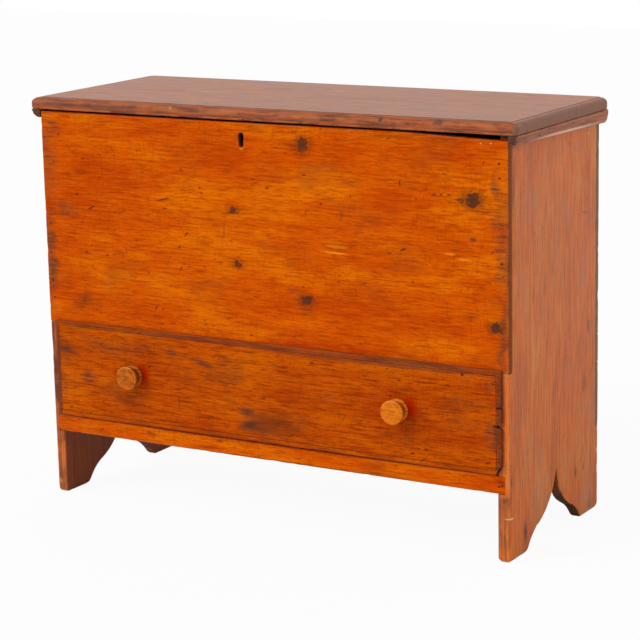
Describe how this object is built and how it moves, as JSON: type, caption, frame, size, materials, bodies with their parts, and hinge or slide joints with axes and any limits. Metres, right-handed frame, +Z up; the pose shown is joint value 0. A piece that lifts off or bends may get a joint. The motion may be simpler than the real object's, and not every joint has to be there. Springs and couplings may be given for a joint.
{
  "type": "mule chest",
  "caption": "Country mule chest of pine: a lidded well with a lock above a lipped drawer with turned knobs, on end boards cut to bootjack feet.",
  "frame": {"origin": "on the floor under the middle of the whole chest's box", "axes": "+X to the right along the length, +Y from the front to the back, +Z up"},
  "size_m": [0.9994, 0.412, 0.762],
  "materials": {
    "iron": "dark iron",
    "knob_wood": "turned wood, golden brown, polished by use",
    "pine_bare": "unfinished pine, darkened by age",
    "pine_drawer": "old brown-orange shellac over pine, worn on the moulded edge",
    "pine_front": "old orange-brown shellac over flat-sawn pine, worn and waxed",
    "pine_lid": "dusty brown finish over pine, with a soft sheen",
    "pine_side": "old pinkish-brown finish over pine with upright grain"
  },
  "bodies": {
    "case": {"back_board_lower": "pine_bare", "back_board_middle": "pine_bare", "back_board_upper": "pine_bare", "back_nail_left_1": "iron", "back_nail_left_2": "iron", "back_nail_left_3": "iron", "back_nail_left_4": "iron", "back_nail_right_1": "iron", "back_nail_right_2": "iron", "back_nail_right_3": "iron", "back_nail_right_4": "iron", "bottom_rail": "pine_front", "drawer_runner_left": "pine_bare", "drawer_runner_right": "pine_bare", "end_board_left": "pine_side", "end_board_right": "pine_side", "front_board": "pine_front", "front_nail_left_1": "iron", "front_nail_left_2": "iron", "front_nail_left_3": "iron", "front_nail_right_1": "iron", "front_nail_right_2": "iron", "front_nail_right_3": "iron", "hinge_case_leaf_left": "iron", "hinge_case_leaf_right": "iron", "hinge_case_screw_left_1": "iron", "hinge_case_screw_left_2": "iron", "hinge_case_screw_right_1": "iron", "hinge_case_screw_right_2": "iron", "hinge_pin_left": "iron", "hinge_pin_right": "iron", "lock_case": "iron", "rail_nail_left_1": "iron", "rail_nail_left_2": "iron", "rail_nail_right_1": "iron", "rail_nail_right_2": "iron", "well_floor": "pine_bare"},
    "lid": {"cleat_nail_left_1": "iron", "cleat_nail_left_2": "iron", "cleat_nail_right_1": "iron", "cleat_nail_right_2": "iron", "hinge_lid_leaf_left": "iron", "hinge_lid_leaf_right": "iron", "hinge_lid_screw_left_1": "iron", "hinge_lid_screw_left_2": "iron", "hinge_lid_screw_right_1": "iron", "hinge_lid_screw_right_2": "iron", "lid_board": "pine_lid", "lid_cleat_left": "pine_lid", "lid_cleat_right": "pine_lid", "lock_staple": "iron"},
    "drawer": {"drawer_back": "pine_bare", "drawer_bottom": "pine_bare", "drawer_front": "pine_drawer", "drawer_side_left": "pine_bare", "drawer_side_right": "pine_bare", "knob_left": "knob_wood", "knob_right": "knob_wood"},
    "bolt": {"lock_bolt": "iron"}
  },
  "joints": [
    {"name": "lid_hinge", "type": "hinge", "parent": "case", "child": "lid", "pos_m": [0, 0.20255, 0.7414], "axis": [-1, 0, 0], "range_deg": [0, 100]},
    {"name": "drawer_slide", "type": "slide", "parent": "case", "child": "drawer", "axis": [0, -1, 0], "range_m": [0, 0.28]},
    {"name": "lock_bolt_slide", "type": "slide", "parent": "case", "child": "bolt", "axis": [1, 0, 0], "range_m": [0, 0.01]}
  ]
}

....................

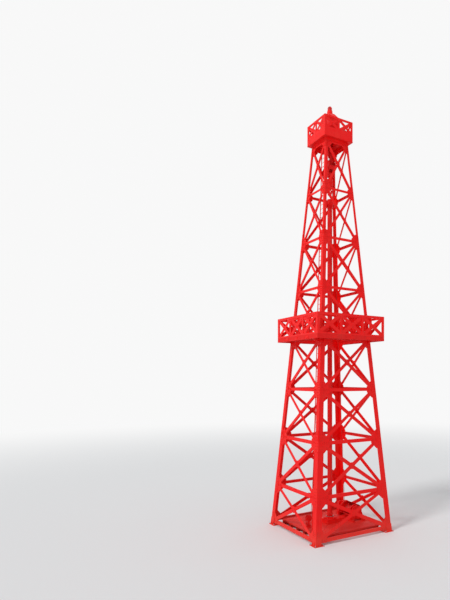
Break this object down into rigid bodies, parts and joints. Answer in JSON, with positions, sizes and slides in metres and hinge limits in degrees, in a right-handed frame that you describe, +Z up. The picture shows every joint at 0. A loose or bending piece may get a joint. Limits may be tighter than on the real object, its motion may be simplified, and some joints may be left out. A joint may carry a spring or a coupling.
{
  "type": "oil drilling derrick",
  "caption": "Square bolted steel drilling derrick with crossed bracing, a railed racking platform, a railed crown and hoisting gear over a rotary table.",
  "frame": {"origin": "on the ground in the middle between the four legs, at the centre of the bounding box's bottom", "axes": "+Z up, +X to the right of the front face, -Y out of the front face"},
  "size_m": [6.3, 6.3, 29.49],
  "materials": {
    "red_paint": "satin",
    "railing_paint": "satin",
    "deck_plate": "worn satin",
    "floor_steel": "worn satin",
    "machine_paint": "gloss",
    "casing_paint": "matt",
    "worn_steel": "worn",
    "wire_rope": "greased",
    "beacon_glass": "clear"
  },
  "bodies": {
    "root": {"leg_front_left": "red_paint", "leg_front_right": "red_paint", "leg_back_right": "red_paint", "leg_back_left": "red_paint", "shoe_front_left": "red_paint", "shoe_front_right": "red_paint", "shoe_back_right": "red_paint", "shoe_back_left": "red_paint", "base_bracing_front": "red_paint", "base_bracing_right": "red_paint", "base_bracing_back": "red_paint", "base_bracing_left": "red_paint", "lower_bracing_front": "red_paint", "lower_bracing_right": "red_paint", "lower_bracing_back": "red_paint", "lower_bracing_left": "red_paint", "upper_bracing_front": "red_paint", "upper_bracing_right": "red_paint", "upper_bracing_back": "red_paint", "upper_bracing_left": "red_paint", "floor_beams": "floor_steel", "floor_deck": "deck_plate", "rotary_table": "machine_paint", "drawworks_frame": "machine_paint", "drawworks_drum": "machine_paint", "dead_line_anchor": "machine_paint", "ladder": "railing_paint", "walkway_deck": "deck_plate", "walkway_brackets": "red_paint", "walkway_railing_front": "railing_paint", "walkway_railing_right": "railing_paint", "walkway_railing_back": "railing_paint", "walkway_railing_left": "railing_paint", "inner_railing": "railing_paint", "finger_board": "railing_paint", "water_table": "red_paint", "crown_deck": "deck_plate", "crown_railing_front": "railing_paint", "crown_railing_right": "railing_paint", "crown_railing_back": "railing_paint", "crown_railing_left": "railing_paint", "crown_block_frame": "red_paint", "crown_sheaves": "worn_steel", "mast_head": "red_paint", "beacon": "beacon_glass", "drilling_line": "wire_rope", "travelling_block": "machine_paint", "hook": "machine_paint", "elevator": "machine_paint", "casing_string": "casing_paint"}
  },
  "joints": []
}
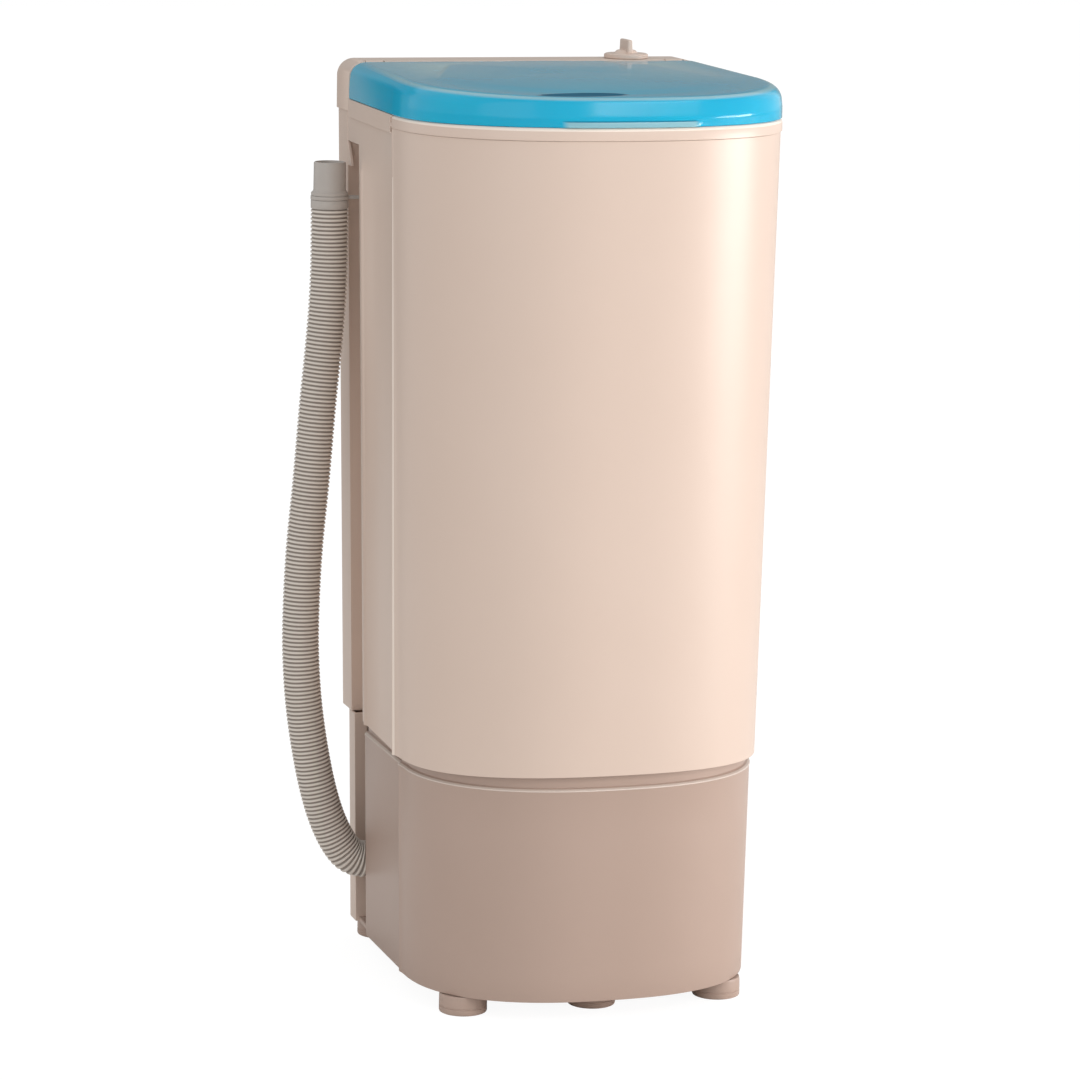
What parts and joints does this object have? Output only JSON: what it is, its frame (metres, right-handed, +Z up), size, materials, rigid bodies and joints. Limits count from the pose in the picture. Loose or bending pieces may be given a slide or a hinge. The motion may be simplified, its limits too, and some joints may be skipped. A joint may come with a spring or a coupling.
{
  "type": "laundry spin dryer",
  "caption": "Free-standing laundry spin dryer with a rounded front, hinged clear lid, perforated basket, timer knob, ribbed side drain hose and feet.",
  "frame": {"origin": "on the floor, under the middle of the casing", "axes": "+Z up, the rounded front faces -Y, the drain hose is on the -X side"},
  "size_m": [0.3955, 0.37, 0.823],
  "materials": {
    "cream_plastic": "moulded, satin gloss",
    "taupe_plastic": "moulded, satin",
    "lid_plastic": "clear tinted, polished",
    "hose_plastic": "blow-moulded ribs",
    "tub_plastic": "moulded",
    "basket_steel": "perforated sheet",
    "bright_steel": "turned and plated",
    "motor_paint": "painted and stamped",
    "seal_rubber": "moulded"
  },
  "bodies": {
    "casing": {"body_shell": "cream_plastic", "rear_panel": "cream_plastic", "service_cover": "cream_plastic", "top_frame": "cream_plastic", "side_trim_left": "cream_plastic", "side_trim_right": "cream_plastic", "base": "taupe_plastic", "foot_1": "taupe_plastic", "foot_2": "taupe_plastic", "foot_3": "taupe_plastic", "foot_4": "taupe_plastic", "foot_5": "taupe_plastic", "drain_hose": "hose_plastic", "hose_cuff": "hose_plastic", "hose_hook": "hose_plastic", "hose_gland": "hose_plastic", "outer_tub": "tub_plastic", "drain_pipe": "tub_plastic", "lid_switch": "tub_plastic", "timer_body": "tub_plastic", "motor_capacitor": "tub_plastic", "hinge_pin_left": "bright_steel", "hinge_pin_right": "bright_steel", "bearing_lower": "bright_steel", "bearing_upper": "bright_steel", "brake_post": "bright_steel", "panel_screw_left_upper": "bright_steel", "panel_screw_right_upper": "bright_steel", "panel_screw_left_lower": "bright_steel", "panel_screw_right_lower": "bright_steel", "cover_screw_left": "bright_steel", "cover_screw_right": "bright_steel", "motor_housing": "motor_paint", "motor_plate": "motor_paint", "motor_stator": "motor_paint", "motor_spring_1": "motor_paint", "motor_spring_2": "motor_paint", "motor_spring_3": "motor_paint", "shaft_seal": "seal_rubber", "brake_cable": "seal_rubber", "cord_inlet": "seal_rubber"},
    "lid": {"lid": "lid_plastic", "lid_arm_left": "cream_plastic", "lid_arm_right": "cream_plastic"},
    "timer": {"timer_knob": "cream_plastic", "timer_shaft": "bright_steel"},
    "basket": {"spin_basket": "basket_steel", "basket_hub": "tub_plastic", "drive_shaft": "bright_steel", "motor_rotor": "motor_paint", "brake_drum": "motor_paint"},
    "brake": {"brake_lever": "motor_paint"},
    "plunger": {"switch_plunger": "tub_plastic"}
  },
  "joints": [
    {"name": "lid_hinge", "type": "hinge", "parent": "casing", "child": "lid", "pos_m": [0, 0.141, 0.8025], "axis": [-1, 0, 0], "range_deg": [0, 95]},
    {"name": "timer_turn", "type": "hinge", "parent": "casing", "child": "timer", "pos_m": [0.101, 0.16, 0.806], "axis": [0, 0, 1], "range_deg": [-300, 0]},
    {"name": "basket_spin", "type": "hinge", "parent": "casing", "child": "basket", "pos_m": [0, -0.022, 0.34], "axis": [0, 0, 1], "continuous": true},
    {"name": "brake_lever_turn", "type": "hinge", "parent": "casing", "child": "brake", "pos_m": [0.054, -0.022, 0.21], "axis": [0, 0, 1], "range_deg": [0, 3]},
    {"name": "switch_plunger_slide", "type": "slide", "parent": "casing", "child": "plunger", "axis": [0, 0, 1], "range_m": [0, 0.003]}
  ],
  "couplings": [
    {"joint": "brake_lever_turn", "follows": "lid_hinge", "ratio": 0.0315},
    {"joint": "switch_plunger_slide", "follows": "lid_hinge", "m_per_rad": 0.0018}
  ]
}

....................

Find the lines containing "that" and list every one of them.

Describe how this object is built and how it moves, as JSON: type, caption, frame, size, materials, bodies with their parts, and hinge or slide joints with axes and any limits. Metres, right-handed frame, +Z up; the pose shown is joint value 0. A piece that lifts off or bends may get a joint. The motion may be simpler than the real object's, and not every joint has to be there. Springs and couplings may be given for a joint.
Break this object down into rigid bodies, parts and joints. Answer in JSON, with positions, sizes and slides in metres and hinge limits in degrees, in a right-handed frame that you describe, +Z up. The picture shows every joint at 0. A loose or bending piece may get a joint. Limits may be tighter than on the real object, its motion may be simplified, and some joints may be left out. A joint may carry a spring or a coupling.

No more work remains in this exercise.